** WHAT THE EXERCISE ASKS **
Retype everything from the line that contains "for name, make" down to the line that contains "COAT_ROUGHNESS = 0.18", inclusive, without altering or adding anything.

- - -

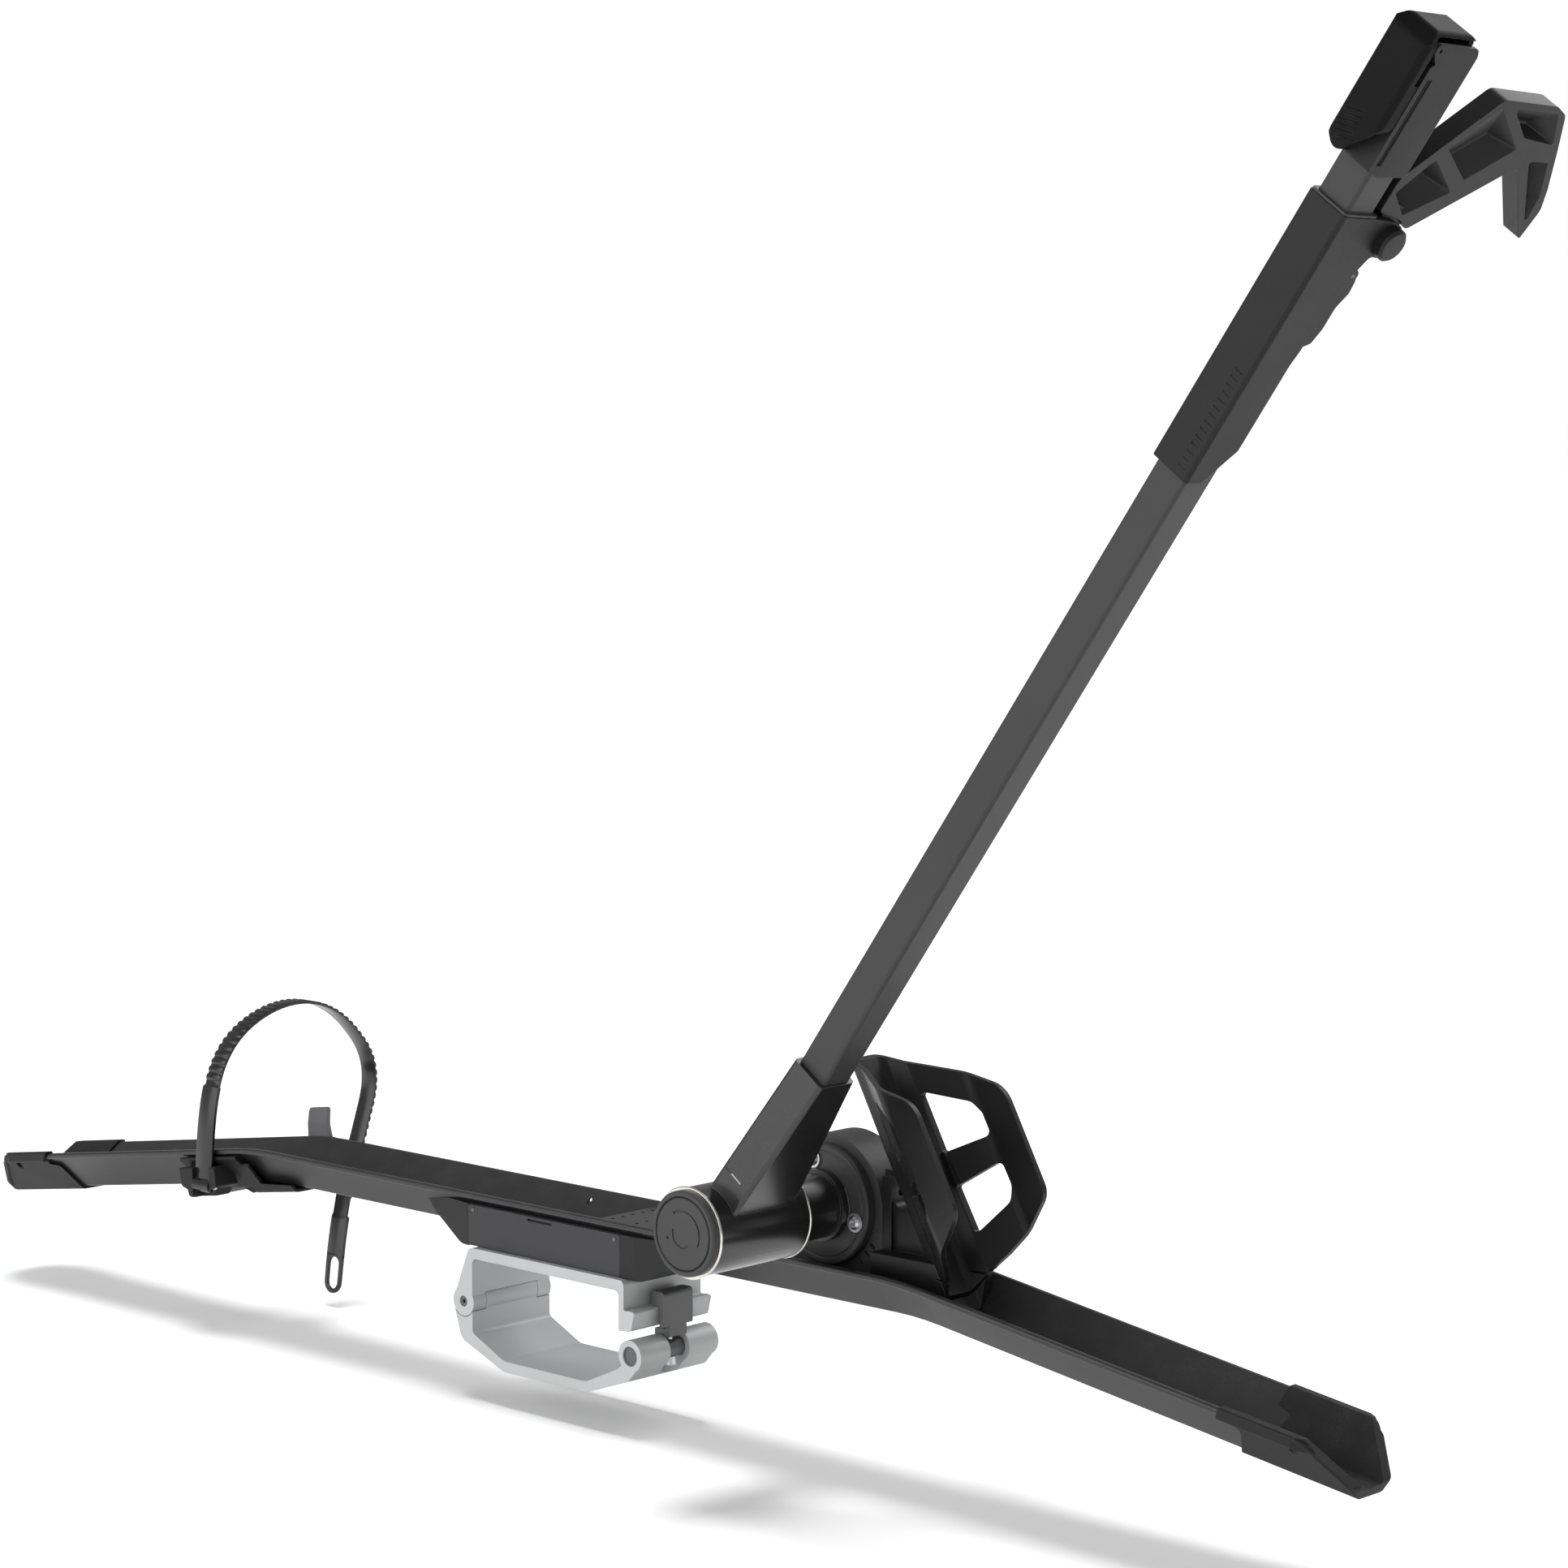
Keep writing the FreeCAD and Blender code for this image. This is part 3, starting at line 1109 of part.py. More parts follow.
def strap_carriage():
    """Carriage that hugs the tray from below, with a skirt under the bend and a strap clip."""
    outer = [
        (rim_half_width + 3.6, -rim_roll - 1.2), (flank(-tray_depth - carriage_skin, carriage_skin + carriage_gap) + 1,
                                                 -tray_depth - carriage_skin - carriage_gap),
    ]
    shell = prism_x(mirrored(outer), [1.5, 6, 6, 1.5], carriage_outer, -20)
    skirt_out = [(flank(-12, 7.2), -12), (flank(-tray_depth - 7.4, 7.4), -tray_depth - 7.4)]
    skirt = prism_x(mirrored(skirt_out), [2, 7, 7, 2], -30, carriage_inner)
    skirt_in = vee(5.0, 4, -19.5, carriage_inner + 1)
    wedge_end = carriage_inner - 6
    slope = [
        (-30, -6), (-11, -6), (-15, -tray_depth + 0.5), (wedge_end, -tray_depth - 1.5), (wedge_end, -60), (-30, -60),
    ]
    skirt = skirt.cut(skirt_in).common(prism_y(slope, 0, -70, 70))
    feet = []
    for x in (-74.0, -37.0):
        points = [(x - 14, -tray_depth - 2), (x, -tray_depth - 7.8), (x + 16, -tray_depth - 2)]
        feet.append(prism_y(points, [0, 4, 0], -12, 12))
    clip = [
        (-rim_half_width - 8.3, -13.0), (-rim_half_width - 8.3, -36.5), (-24, -36.5), (-24, -30), (-30, -13.0),
    ]
    clip_block = prism_x(clip, [2, 3, 2, 0, 0], carriage_outer, carriage_outer + 52)
    clip_side = [(-83, -12), (-81.5, -27), (-74.5, -30), (-73, -37), (-51, -37), (-49, -31), (-38.6, -29), (-38.6, -12)]
    clip_block = clip_block.common(prism_y(clip_side, [1, 2, 2, 2, 2, 2, 2, 1], -60, 0))
    post_top = buckle_pin_z - 11
    post_y = buckle_pin_y + 1.4
    far_post = [(28.5, post_top), (post_y, post_top), (post_y, post_top - 5), (22, -34), (15, -31.5)]
    far_block = prism_x(far_post, [0, 1, 3, 2, 0], -36, -6)
    body = join([shell, skirt, clip_block, far_block] + feet)
    inner = vee(carriage_gap, 5, carriage_outer - 1, -19)
    roll_room = [(-rim_half_width - 1, 5), (-rim_half_width - 1, -rim_roll - 0.6), (rim_half_width + 1, -rim_roll - 0.6),
                 (rim_half_width + 1, 5)]
    cuts = [inner, prism_x(roll_room, 1, carriage_outer - 1, 40), vee(5.0, 4, -22, carriage_inner + 1)]
    body = placed(body.cut(cuts), left_frame())
    half = strap_width / 2 + 0.4
    body = body.cut(box(strap_x - half, strap_x + half, -60, strap_pin_y + 5.6, -10, 40))
    bore = rod_x(strap_pin_radius, strap_x - 30, strap_x + 30, strap_pin_y, strap_pin_z)
    return body.cut(bore)


def strap_pin():
    """Pin through the clip that the strap end turns on."""
    return rod_x(strap_pin_radius, strap_x - 16, strap_x + 14, strap_pin_y, strap_pin_z)


def strap_path():
    """Run of the strap over a wheel, from the clip over the top to the free tail."""
    points = [
        (-43.6, 8), (-42.2, 35), (-39.4, 64), (-35.2, 86), (-27.3, 107), (-13.5, 125), (8, 139), (34, 146.8),
        (58, 147), (90.5, 134.3), (110.6, 115.5), (122.4, 97.9), (126.5, 81), (125.3, 65.5), (120, 48.2),
        (113.2, 28.4), (104, 5), (98.6, -15.4), (92.6, -42), (85, -94),
    ]
    curve = Part.BSplineCurve()
    curve.interpolate([Vector(strap_x, y, z) for y, z in points])
    return curve


def ribbon(curve, first, last, inner, outer, half, steps):
    """Strip of a given depth range that follows part of the path."""
    lower = []
    upper = []
    for index in range(steps + 1):
        t = first + (last - first) * index / steps
        point = curve.value(t)
        tangent = curve.tangent(t)[0]
        normal = tangent.cross(ALONG_X)
        lower.append(point + normal * inner)
        upper.append(point + normal * outer)
    shift = Vector(-half, 0, 0)
    low_curve = Part.BSplineCurve()
    low_curve.interpolate([p + shift for p in lower])
    high_curve = Part.BSplineCurve()
    high_curve.interpolate([p + shift for p in upper])
    edges = [
        low_curve.toShape(), Part.makeLine(lower[-1] + shift, upper[-1] + shift),
        high_curve.toShape(), Part.makeLine(upper[0] + shift, lower[0] + shift),
    ]
    return Part.Face(Part.Wire(edges)).extrude(Vector(2 * half, 0, 0))


def wheel_strap():
    """Moulded ladder strap: a wide foot with an eye, a narrower toothed run and a slotted tail."""
    curve = strap_path()
    half = strap_width / 2
    ladder_half = ladder_width / 2
    skin = strap_thickness / 2
    first = curve.FirstParameter
    last = curve.LastParameter
    body = ribbon(curve, first, last, -skin, skin, half, 30)
    length = curve.length()
    narrow_start = curve.parameterAtDistance(82, first)
    narrow_end = curve.parameterAtDistance(length - 62, first)
    sides = []
    for side in (-1, 1):
        strip = ribbon(curve, narrow_start, narrow_end, -skin - 1, skin + 1, (half - ladder_half) / 2 + 0.5, 24)
        strip.translate(Vector(side * (ladder_half + half + 1) / 2, 0, 0))
        sides.append(strip)
    recess = ribbon(curve, narrow_start, narrow_end, -skin - 1, -skin + tooth_height, half + 1, 24)
    body = body.cut(sides + [recess])
    eye = rod_x(5.2, strap_x - half, strap_x + half, strap_pin_y, strap_pin_z)
    teeth = []
    count = int((length - 160) / tooth_pitch)
    for index in range(count):
        t = curve.parameterAtDistance(90 + index * tooth_pitch, first)
        point = curve.value(t)
        tangent = curve.tangent(t)[0]
        outward = ALONG_X.cross(tangent)
        base = outward * (skin - tooth_height - 0.3)
        tip = outward * (skin + 0.1)
        start = Vector(-ladder_half + 0.6, 0, 0)
        corners = [
            point + base + tangent * 2.2 + start, point + tip + tangent * 1.6 + start,
            point + tip - tangent * 1.0 + start, point + base - tangent * 2.6 + start,
        ]
        face = Part.Face(Part.makePolygon(corners + corners[:1]))
        teeth.append(face.extrude(Vector(2 * ladder_half - 1.2, 0, 0)))
    body = body.fuse([eye] + teeth)
    bore = rod_x(strap_pin_radius + pivot_gap, strap_x - half - 1, strap_x + half + 1, strap_pin_y, strap_pin_z)
    return body.cut([bore, strap_end_round(curve)])


def strap_end_round(curve):
    """Tool that rounds the tail and cuts its long slot."""
    end = curve.value(curve.LastParameter)
    tangent = curve.tangent(curve.LastParameter)[0]
    normal = tangent.cross(ALONG_X)
    half = strap_width / 2
    frame = FreeCAD.Matrix(
        1, normal.x, tangent.x, end.x,
        0, normal.y, tangent.y, end.y,
        0, normal.z, tangent.z, end.z,
        0, 0, 0, 1,
    )
    slot_half = half - 3.9
    slot = prism_y([(-slot_half, -29.4), (slot_half, -29.4), (slot_half, -3.6), (-slot_half, -3.6)],
                   slot_half - 0.1, -8, 8)
    corner = prism_y([(-half - 1, -half), (half + 1, -half), (half + 1, 2), (-half - 1, 2)], 0, -8, 8)
    side = half + 0.1
    round_end = prism_y([(-side, -side - 9), (side, -side - 9), (side, 0), (-side, 0)],
                        [0, 0, half - 0.4, half - 0.4], -9, 9)
    tool = slot.fuse(corner.cut(round_end))
    tool.transformShape(frame)
    return tool


def buckle_frame():
    """Two cheeks on the far side of the carriage that hold the lever pin."""
    cheeks = []
    y0 = buckle_pin_y - 6.6
    z0 = buckle_pin_z
    for x in (-35.6, -9.0):
        points = [(y0, z0 - 11), (y0 + 8, z0 - 11), (y0 + 12, z0 - 3), (y0 + 10, z0 + 4.4), (y0 + 3, z0 + 4.4), (y0, z0 - 1)]
        cheeks.append(prism_x(points, [0, 0, 3, 4, 3, 1], x, x + 3))
    floor = prism_x([(y0, z0 - 11), (y0 + 8, z0 - 11), (y0 + 8, z0 - 8.6), (y0, z0 - 8.6)], 0, -35.6, -6)
    body = join(cheeks + [floor])
    body = body.cut(rod_x(buckle_pin_radius, -40, 0, buckle_pin_y, buckle_pin_z))
    return placed(body, left_frame())


def buckle_pin():
    """Lever pin in the cheeks."""
    pin = rod_x(buckle_pin_radius - 0.02, -35.2, -6.4, buckle_pin_y, buckle_pin_z)
    return placed(pin, left_frame())


def buckle_lever():
    """Ratchet lever: a broad thumb tab on a round hub with two pawl teeth."""
    y0 = buckle_pin_y
    z0 = buckle_pin_z
    tab = [
        (y0 - 3.4, z0 + 2), (y0 - 2.4, z0 + 16), (y0 + 1.0, z0 + 28.3), (y0 + 4.0, z0 + 27.7), (y0 + 1.6, z0 + 15),
        (y0 + 3.4, z0), (y0 + 6.4, z0 - 4.4), (y0 + 1.2, z0 - 4.2), (y0 - 4.0, z0 - 2),
    ]
    blade = prism_x(tab, [1, 20, 1.3, 1.3, 20, 2, 0.6, 1, 2], -32.2, -9.4)
    blade = blade.common(prism_y([(-32.4, z0 - 10), (-9.2, z0 - 10), (-9.2, z0 + 28.6), (-32.4, z0 + 28.6)],
                                 [0, 0, 4, 4], 30, 80))
    body = join([blade, rod_x(4.2, -32.2, -9.4, y0, z0)])
    body = body.cut(rod_x(buckle_pin_radius + pivot_gap, -40, 0, y0, z0))
    return placed(body, left_frame())


NODES = {
    "tray_channel": tray_channel,
    "front_end_cap": front_end_cap,
    "rear_end_cap": rear_end_cap,
    "deck_plate": deck_plate,
    "mount_housing": mount_housing,
    "side_panel_near": lambda: side_panel(-1),
    "side_panel_far": lambda: side_panel(1),
    "panel_screws": panel_screws,
    "tray_bolts": tray_bolts,
    "upper_jaw": upper_jaw,
    "jaw_hinge_pin": jaw_hinge_pin,
    "lower_jaw": lower_jaw,
    "clamp_dowel": clamp_dowel,
    "clamp_claw": clamp_claw,
    "clamp_bolt": clamp_bolt,
    "pivot_block": pivot_block,
    "detent_disc": detent_disc,
    "disc_bolts": disc_bolts,
    "pivot_shaft": pivot_shaft,
    "hub_barrel": hub_barrel,
    "hub_cap": hub_cap,
    "thrust_rings": thrust_rings,
    "arm_tube": arm_tube,
    "arm_head": arm_head,
    "lock_core": lock_core,
    "head_cover": head_cover,
    "cover_pin": cover_pin,
    "slider_sleeve": slider_sleeve,
    "sleeve_liners": sleeve_liners,
    "release_lever": release_lever,
    "lever_pin": lever_pin,
    "hook_pin": hook_pin,
    "tyre_hook": tyre_hook,
    "wheel_cradle": wheel_cradle,
    "cradle_base": cradle_base,
    "cradle_bolts": cradle_bolts,
    "strap_carriage": strap_carriage,
    "strap_pin": strap_pin,
    "wheel_strap": wheel_strap,
    "buckle_frame": buckle_frame,
    "buckle_pin": buckle_pin,
    "buckle_lever": buckle_lever,
}


def main():
    """Builds each named piece and writes it to its own file."""
    os.makedirs("parts", exist_ok=True)
    for name, make in NODES.items():
        shape = make()
        shape.exportStep(f"parts/{name}.step")


if __name__ == "__main__":
    main()
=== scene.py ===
"""Looks of a clamp-on wheel tray for one bicycle: finishes, fine pieces, light and camera."""

from __future__ import annotations

import logging
import math
from dataclasses import dataclass
from enum import Enum

import bpy
import numpy as np
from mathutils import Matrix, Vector


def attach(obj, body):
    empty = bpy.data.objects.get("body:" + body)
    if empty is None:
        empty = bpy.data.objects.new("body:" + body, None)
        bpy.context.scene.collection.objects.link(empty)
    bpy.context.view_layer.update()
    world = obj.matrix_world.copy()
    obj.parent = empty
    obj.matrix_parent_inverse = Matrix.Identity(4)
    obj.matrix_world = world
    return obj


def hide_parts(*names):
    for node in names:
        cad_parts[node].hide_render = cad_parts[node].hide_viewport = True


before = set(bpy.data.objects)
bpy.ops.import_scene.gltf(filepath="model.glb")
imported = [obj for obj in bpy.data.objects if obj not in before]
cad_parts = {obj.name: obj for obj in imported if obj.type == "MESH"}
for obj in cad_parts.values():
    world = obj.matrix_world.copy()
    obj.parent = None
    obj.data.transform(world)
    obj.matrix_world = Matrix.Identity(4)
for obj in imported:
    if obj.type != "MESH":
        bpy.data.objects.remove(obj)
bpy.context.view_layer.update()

LOG = logging.getLogger("wheel_tray")
MM = 0.001
Colour = tuple[float, float, float]
Place = tuple[float, float, float]
DUST_COLOUR = (0.42, 0.4, 0.37, 1.0)
DUST_ROUGHNESS = 0.4
RELIEF_HEIGHT = 0.0004
COAT_ROUGHNESS = 0.18


class Pattern(Enum):
    """How a surface was made. The relief of a turned one lies in rings round its axis."""

    MOULDED = "moulded"
    POWDER = "powder"
    CAST = "cast"
    TURNED = "turned"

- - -

** WRITTEN ANSWER **
    for name, make in NODES.items():
        shape = make()
        shape.exportStep(f"parts/{name}.step")


if __name__ == "__main__":
    main()
=== scene.py ===
"""Looks of a clamp-on wheel tray for one bicycle: finishes, fine pieces, light and camera."""

from __future__ import annotations

import logging
import math
from dataclasses import dataclass
from enum import Enum

import bpy
import numpy as np
from mathutils import Matrix, Vector


def attach(obj, body):
    empty = bpy.data.objects.get("body:" + body)
    if empty is None:
        empty = bpy.data.objects.new("body:" + body, None)
        bpy.context.scene.collection.objects.link(empty)
    bpy.context.view_layer.update()
    world = obj.matrix_world.copy()
    obj.parent = empty
    obj.matrix_parent_inverse = Matrix.Identity(4)
    obj.matrix_world = world
    return obj


def hide_parts(*names):
    for node in names:
        cad_parts[node].hide_render = cad_parts[node].hide_viewport = True


before = set(bpy.data.objects)
bpy.ops.import_scene.gltf(filepath="model.glb")
imported = [obj for obj in bpy.data.objects if obj not in before]
cad_parts = {obj.name: obj for obj in imported if obj.type == "MESH"}
for obj in cad_parts.values():
    world = obj.matrix_world.copy()
    obj.parent = None
    obj.data.transform(world)
    obj.matrix_world = Matrix.Identity(4)
for obj in imported:
    if obj.type != "MESH":
        bpy.data.objects.remove(obj)
bpy.context.view_layer.update()

LOG = logging.getLogger("wheel_tray")
MM = 0.001
Colour = tuple[float, float, float]
Place = tuple[float, float, float]
DUST_COLOUR = (0.42, 0.4, 0.37, 1.0)
DUST_ROUGHNESS = 0.4
RELIEF_HEIGHT = 0.0004
COAT_ROUGHNESS = 0.18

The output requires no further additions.